__Written problem__: Everything from the first line of the records to the line containing "const GAP = 0.3;", inclusive, is to be extracted exactly, and nothing more.

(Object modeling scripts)
● ● ● ●
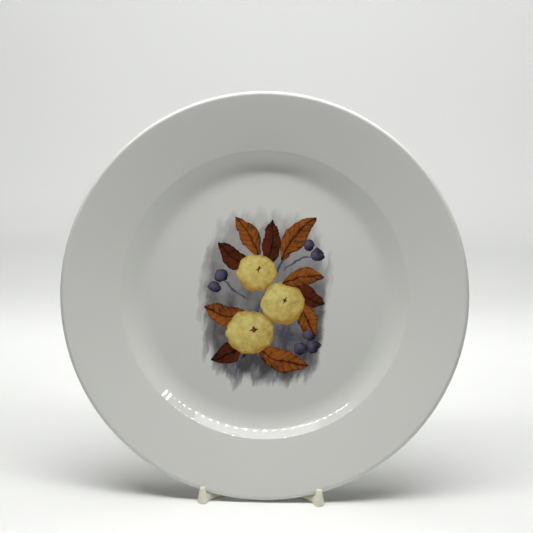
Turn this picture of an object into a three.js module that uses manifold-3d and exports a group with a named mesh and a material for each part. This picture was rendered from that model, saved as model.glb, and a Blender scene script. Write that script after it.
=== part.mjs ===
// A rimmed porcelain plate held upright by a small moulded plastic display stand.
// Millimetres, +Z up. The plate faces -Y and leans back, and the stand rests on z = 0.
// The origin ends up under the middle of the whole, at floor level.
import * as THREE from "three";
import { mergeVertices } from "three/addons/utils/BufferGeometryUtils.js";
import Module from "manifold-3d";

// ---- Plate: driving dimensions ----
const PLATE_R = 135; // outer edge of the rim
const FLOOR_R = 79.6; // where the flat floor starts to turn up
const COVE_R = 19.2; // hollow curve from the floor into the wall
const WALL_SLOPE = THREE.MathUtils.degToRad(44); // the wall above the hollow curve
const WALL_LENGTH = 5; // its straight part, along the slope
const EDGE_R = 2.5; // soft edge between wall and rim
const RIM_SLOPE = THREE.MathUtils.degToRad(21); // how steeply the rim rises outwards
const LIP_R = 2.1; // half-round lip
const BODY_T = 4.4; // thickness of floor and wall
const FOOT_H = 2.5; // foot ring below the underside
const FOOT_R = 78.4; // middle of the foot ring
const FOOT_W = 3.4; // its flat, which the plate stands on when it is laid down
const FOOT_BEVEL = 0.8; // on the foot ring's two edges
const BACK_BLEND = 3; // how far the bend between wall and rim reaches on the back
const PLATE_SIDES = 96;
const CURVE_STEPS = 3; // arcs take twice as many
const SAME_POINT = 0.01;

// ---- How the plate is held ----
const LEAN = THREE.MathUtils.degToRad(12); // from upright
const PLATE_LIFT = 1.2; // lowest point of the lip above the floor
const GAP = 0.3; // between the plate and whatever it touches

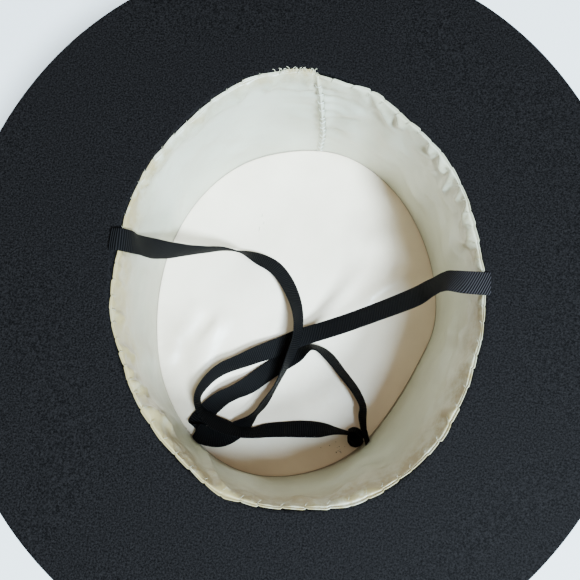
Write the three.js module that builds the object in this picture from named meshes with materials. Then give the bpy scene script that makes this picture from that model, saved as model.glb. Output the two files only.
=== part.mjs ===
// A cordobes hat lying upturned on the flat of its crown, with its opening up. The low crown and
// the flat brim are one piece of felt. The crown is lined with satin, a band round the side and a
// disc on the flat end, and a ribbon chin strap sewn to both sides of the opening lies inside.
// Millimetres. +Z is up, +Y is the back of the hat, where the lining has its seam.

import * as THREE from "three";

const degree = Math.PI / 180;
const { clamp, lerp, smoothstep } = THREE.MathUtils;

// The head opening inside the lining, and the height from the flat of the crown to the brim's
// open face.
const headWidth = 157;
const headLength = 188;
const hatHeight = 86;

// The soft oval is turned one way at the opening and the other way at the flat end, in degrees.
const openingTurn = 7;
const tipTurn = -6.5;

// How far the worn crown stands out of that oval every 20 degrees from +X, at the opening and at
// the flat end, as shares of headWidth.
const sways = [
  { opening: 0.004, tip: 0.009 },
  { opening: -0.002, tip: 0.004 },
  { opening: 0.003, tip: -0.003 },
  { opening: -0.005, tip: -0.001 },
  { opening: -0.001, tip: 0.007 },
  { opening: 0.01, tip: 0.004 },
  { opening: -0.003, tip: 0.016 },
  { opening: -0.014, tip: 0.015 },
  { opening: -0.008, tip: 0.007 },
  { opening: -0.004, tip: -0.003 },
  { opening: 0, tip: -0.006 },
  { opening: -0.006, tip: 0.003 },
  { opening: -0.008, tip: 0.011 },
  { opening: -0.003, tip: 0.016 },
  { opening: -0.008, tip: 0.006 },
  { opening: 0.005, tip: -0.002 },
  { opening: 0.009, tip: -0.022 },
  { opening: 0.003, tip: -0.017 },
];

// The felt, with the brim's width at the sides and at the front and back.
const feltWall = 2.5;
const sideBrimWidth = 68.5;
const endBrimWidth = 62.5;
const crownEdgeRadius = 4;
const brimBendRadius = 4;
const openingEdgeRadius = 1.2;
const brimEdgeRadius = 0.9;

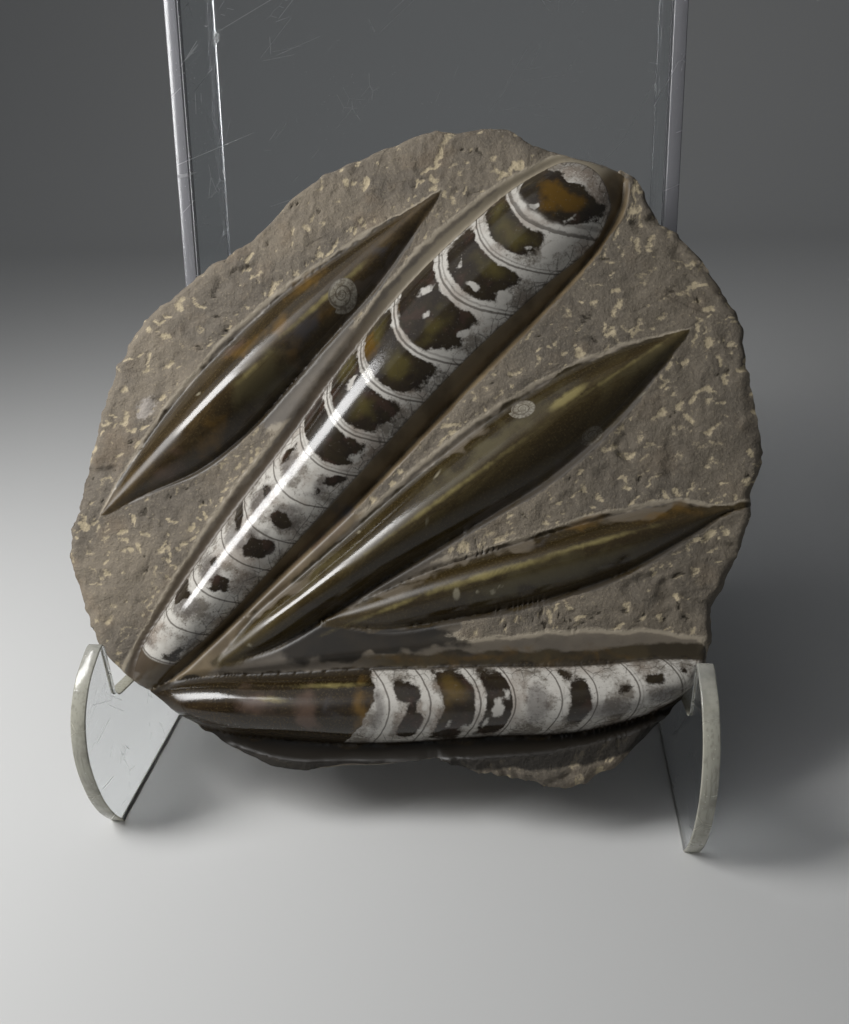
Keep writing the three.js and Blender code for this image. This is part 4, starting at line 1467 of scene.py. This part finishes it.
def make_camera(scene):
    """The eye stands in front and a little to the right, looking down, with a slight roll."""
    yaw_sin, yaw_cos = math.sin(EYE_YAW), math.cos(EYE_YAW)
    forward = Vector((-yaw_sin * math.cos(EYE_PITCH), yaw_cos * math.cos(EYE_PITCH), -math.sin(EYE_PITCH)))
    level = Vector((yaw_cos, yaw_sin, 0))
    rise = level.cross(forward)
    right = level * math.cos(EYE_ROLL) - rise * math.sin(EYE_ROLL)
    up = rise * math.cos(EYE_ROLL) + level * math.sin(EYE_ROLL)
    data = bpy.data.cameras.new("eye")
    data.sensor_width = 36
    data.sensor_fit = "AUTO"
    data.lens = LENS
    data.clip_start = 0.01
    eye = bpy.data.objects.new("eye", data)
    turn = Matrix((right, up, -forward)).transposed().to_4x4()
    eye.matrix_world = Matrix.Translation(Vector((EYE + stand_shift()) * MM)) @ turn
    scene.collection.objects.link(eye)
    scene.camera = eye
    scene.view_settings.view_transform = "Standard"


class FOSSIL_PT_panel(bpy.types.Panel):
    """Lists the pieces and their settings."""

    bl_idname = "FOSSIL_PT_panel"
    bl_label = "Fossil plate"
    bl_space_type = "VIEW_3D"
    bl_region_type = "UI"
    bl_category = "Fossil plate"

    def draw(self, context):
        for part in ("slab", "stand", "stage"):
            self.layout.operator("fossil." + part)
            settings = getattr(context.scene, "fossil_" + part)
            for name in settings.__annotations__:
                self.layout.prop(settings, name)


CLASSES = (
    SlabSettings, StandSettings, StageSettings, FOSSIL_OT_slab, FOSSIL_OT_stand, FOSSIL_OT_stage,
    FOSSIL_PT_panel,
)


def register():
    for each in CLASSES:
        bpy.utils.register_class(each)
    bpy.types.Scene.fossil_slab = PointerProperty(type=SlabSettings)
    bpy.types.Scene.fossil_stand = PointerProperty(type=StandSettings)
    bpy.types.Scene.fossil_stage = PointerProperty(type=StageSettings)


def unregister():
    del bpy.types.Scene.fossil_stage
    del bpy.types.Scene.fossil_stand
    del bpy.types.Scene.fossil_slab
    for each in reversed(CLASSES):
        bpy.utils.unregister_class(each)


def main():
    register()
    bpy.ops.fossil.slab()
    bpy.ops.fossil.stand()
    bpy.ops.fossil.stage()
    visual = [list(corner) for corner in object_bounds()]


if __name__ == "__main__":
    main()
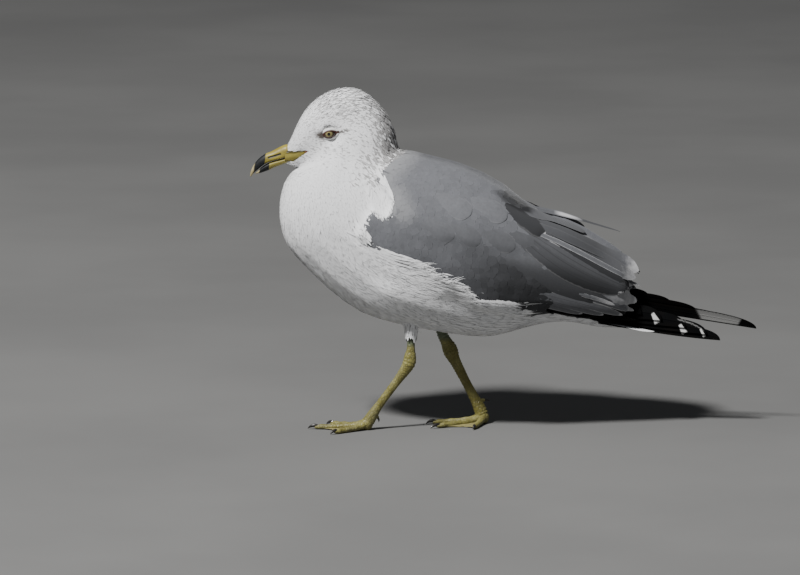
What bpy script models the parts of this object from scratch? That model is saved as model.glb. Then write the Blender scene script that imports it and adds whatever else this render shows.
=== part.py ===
● ● ● ●
__Correct result__:
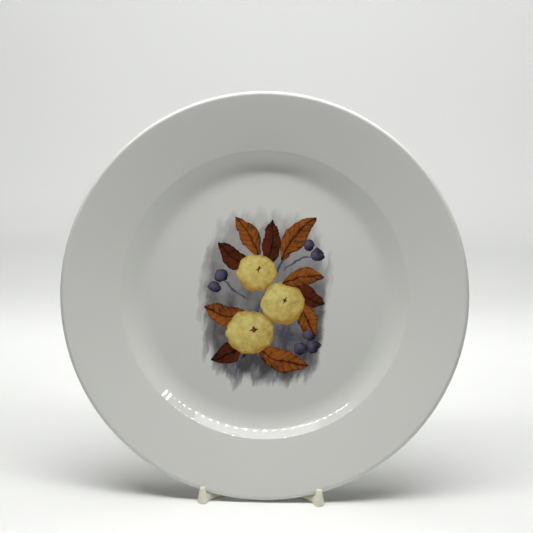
Turn this picture of an object into a three.js module that uses manifold-3d and exports a group with a named mesh and a material for each part. This picture was rendered from that model, saved as model.glb, and a Blender scene script. Write that script after it.
=== part.mjs ===
// A rimmed porcelain plate held upright by a small moulded plastic display stand.
// Millimetres, +Z up. The plate faces -Y and leans back, and the stand rests on z = 0.
// The origin ends up under the middle of the whole, at floor level.
import * as THREE from "three";
import { mergeVertices } from "three/addons/utils/BufferGeometryUtils.js";
import Module from "manifold-3d";

// ---- Plate: driving dimensions ----
const PLATE_R = 135; // outer edge of the rim
const FLOOR_R = 79.6; // where the flat floor starts to turn up
const COVE_R = 19.2; // hollow curve from the floor into the wall
const WALL_SLOPE = THREE.MathUtils.degToRad(44); // the wall above the hollow curve
const WALL_LENGTH = 5; // its straight part, along the slope
const EDGE_R = 2.5; // soft edge between wall and rim
const RIM_SLOPE = THREE.MathUtils.degToRad(21); // how steeply the rim rises outwards
const LIP_R = 2.1; // half-round lip
const BODY_T = 4.4; // thickness of floor and wall
const FOOT_H = 2.5; // foot ring below the underside
const FOOT_R = 78.4; // middle of the foot ring
const FOOT_W = 3.4; // its flat, which the plate stands on when it is laid down
const FOOT_BEVEL = 0.8; // on the foot ring's two edges
const BACK_BLEND = 3; // how far the bend between wall and rim reaches on the back
const PLATE_SIDES = 96;
const CURVE_STEPS = 3; // arcs take twice as many
const SAME_POINT = 0.01;

// ---- How the plate is held ----
const LEAN = THREE.MathUtils.degToRad(12); // from upright
const PLATE_LIFT = 1.2; // lowest point of the lip above the floor
const GAP = 0.3; // between the plate and whatever it touches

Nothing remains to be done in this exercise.